Frequently asked questions
How long does it take to sew your first project?
Most complete beginners can finish a very simple project, something flat with straight seams like a cloth napkin or simple tote bag, in two to four hours including setup time. That number includes threading the machine, running a few practice lines, and making some small mistakes. It is slower than it looks on tutorial videos, and that is completely normal.
Is sewing harder to learn than knitting or crochet?
They are different kinds of hard. Sewing involves machinery, cutting, and working with larger pieces of material, which makes early mistakes feel more visible. Knitting and crochet are more portable and easier to pick up and put down. Neither is objectively harder; it comes down to which type of project interests you more, because interest keeps you practicing.
Do I need to take a class, or can I learn from videos?

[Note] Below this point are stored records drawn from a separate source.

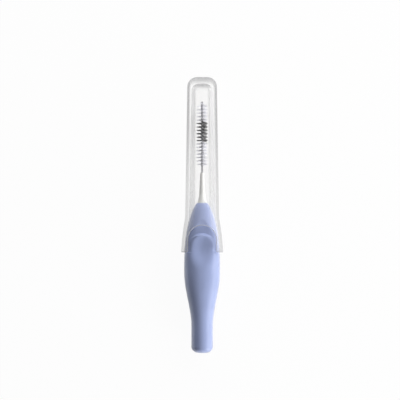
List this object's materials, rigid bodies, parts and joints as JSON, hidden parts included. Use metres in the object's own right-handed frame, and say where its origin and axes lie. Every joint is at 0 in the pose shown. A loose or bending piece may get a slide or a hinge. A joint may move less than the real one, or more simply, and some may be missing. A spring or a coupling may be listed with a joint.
{
  "type": "interdental brush",
  "caption": "Slim hand brush for cleaning between teeth: a moulded handle with thumb pads, a slender neck, a twisted-wire brush and a clear push-on cap with an arched mouth.",
  "frame": {"origin": "below the middle of the capped brush, on the surface that it lies on", "axes": "+Y from the tail to the brush tip and the closed end of the cap, +Z out of the front thumb pad, +X to the right seen from the front with the tip up"},
  "size_m": [0.0108, 0.0718, 0.0078],
  "materials": {
    "handle_lavender": "satin",
    "core_white": "smooth",
    "wire_steel": "bright drawn",
    "filament_pale": "fine nylon",
    "filament_dark": "fine nylon",
    "cap_clear": "clear polished"
  },
  "bodies": {
    "handle": {"grip": "handle_lavender", "core": "core_white", "wire": "wire_steel", "base_filaments": "filament_pale", "dark_filaments": "filament_dark", "tip_filaments": "filament_pale"},
    "cap": {"cap": "cap_clear"}
  },
  "joints": [
    {"name": "cap_slide", "type": "slide", "parent": "handle", "child": "cap", "axis": [0, 1, 0], "range_m": [0, 0.045]}
  ]
}
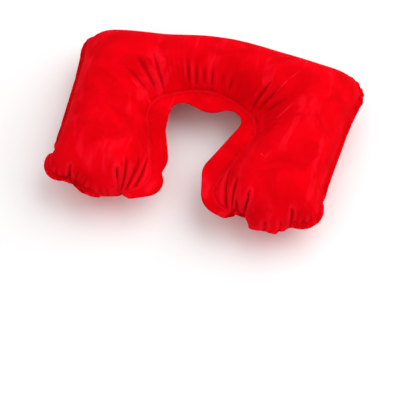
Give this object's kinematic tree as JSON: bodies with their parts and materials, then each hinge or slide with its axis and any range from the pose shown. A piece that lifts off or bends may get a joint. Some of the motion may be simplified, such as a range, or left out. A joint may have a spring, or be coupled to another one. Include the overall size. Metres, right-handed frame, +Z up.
{
  "type": "inflatable neck pillow",
  "caption": "Inflatable U-shaped travel neck pillow: two flocked vinyl sheets welded round an air chamber, flat web inside the U, push-in mouth valve with hinged plug underneath.",
  "frame": {"origin": "under the middle of the inflated pillow, on the plane it rests on", "axes": "+Z up, +X along the pillow's longest width, +Y from the open ends of the legs to the back of the U"},
  "size_m": [0.38, 0.276, 0.094],
  "materials": {
    "flocked_film": "velvety short flock on vinyl film",
    "soft_vinyl": "milky soft vinyl"
  },
  "bodies": {
    "cushion": {"upper_sheet": "flocked_film", "lower_sheet": "flocked_film", "valve_base": "soft_vinyl", "valve_membrane": "soft_vinyl"},
    "stem": {"valve_stem": "soft_vinyl", "plug_strap": "soft_vinyl"},
    "plug": {"valve_plug": "soft_vinyl"},
    "flap": {"check_flap": "soft_vinyl"}
  },
  "joints": [
    {"name": "stem_slide", "type": "slide", "parent": "cushion", "child": "stem", "axis": [0, 0, -1], "range_m": [0, 0.0115], "deforming": ["valve_membrane"]},
    {"name": "plug_hinge", "type": "hinge", "parent": "stem", "child": "plug", "pos_m": [-0.1042, 0.06, 0.00095], "axis": [0, -1, 0], "range_deg": [0, 120]},
    {"name": "flap_hinge", "type": "hinge", "parent": "stem", "child": "flap", "pos_m": [-0.1174, 0.06, 0.01385], "axis": [0, -1, 0], "range_deg": [0, 40], "stiffness_Nm_per_rad": 0.00001}
  ]
}
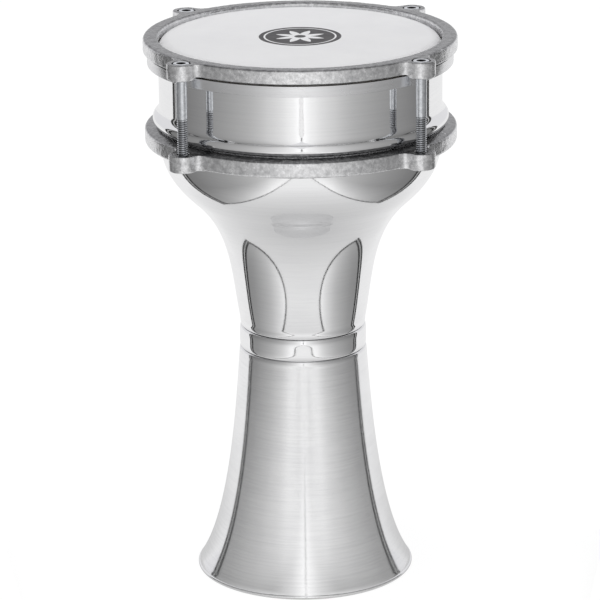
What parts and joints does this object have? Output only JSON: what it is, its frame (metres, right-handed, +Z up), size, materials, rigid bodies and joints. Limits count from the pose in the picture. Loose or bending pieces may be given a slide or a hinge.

You can learn from videos and written guides, and many people do. A class gives you hands-on help when something goes wrong, which is valuable in the first few sessions. If you go the self-taught route, budget extra time for troubleshooting and do not skip the practice-on-scrap step.
What fabric is easiest to learn on?
Medium-weight quilting cotton is the standard recommendation for good reason. It does not shift much, it presses well, and it shows stitching clearly so you can see what is working. Avoid very stretchy fabrics, sheer fabrics, and slippery satins until you have a few projects behind you.
Can I learn to sew as an adult, or is it easier to start young?
Adults learn to sew all the time and often do well because they can follow instructions carefully and tolerate the slow early stages. Starting young has some advantages in terms of built-in patience, but it is not a prerequisite. If you have wanted to learn, the only thing that actually matters is starting.